> DATASET ENTRIES
------------

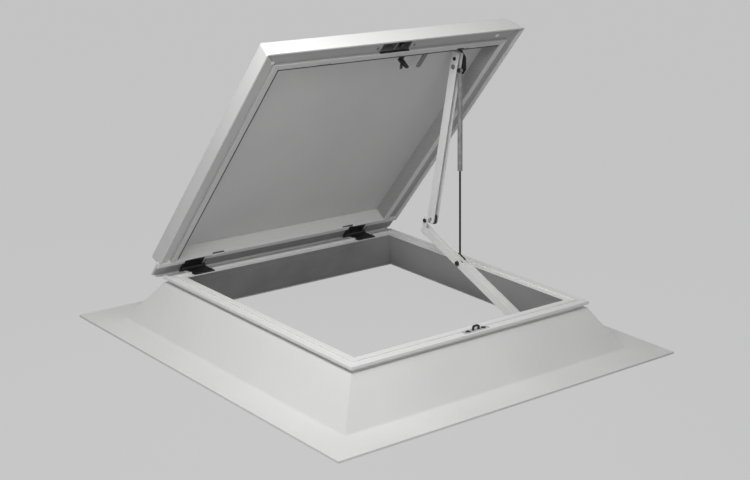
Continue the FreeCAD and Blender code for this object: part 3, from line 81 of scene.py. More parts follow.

------------

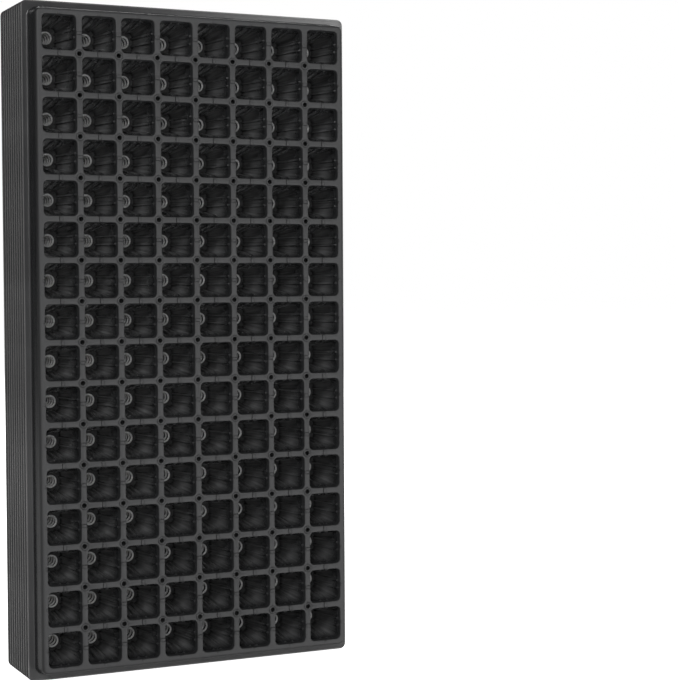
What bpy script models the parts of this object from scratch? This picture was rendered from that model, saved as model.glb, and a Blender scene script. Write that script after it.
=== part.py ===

------------

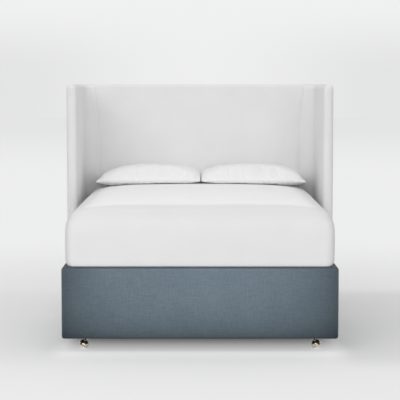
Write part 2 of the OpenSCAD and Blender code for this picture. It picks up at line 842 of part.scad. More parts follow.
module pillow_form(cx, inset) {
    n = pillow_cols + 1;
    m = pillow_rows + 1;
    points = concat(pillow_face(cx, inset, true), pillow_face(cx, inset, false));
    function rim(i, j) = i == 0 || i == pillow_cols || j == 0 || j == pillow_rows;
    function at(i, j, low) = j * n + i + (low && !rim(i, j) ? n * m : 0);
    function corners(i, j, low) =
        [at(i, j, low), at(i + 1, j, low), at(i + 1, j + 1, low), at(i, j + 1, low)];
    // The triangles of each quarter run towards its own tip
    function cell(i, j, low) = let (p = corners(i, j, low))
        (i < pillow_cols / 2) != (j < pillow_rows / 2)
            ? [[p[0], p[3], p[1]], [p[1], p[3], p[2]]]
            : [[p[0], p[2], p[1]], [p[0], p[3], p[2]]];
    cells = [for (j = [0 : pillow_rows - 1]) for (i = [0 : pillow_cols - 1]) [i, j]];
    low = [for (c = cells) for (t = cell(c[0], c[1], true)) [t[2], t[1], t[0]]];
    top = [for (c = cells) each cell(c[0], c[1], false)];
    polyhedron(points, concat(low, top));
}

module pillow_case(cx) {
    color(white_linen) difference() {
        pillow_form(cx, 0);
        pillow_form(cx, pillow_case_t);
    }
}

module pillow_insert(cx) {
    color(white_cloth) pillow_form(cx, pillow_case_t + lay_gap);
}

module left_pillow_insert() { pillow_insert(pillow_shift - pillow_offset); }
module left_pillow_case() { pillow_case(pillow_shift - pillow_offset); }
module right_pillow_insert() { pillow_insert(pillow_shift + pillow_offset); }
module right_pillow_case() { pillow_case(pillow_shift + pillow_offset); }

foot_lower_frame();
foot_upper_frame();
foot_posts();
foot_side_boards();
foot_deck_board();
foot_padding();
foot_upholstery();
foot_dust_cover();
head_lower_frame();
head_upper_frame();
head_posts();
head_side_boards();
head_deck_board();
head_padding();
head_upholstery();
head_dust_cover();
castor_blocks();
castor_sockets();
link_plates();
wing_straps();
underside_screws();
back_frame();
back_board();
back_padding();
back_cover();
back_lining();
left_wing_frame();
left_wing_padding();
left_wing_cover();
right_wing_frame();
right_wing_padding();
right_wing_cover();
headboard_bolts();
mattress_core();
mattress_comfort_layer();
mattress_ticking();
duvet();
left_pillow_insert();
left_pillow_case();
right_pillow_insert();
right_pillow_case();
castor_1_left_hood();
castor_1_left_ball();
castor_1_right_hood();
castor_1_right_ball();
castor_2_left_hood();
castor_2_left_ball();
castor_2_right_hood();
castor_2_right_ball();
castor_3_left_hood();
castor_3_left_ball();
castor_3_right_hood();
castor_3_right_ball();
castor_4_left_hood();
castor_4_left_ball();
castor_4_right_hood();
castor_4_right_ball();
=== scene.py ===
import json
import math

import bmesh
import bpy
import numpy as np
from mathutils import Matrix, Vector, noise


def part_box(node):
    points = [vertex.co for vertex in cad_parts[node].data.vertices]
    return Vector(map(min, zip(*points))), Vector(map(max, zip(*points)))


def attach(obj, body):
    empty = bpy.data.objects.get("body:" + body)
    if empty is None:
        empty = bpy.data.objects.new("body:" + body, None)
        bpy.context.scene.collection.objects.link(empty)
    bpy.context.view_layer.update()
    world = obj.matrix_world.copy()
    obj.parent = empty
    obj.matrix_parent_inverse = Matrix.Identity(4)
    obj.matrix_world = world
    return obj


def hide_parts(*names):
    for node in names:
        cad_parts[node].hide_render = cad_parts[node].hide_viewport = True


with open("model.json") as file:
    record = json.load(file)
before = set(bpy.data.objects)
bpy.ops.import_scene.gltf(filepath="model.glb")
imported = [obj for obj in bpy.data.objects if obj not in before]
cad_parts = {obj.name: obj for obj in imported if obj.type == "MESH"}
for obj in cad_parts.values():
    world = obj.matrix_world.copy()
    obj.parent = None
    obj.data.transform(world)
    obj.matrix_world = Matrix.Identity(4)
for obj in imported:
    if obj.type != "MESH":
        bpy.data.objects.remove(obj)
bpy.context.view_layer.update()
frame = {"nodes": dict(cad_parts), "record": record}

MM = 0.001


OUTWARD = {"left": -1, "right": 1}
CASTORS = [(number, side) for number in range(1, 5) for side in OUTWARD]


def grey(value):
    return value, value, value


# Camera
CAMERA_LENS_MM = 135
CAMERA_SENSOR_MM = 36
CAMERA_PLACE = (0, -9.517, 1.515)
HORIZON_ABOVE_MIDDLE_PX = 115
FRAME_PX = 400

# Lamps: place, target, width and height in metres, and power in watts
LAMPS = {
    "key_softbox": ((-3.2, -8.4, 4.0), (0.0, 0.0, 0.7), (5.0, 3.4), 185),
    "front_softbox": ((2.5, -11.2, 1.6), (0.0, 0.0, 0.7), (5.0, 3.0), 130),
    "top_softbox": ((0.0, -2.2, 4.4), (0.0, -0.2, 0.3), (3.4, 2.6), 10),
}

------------

> PROBLEM STATEMENT
Keep only those lines of the records that hold "before", and return them.

> EXERCISE RESPONSE
before = set(bpy.data.objects)
imported = [obj for obj in bpy.data.objects if obj not in before]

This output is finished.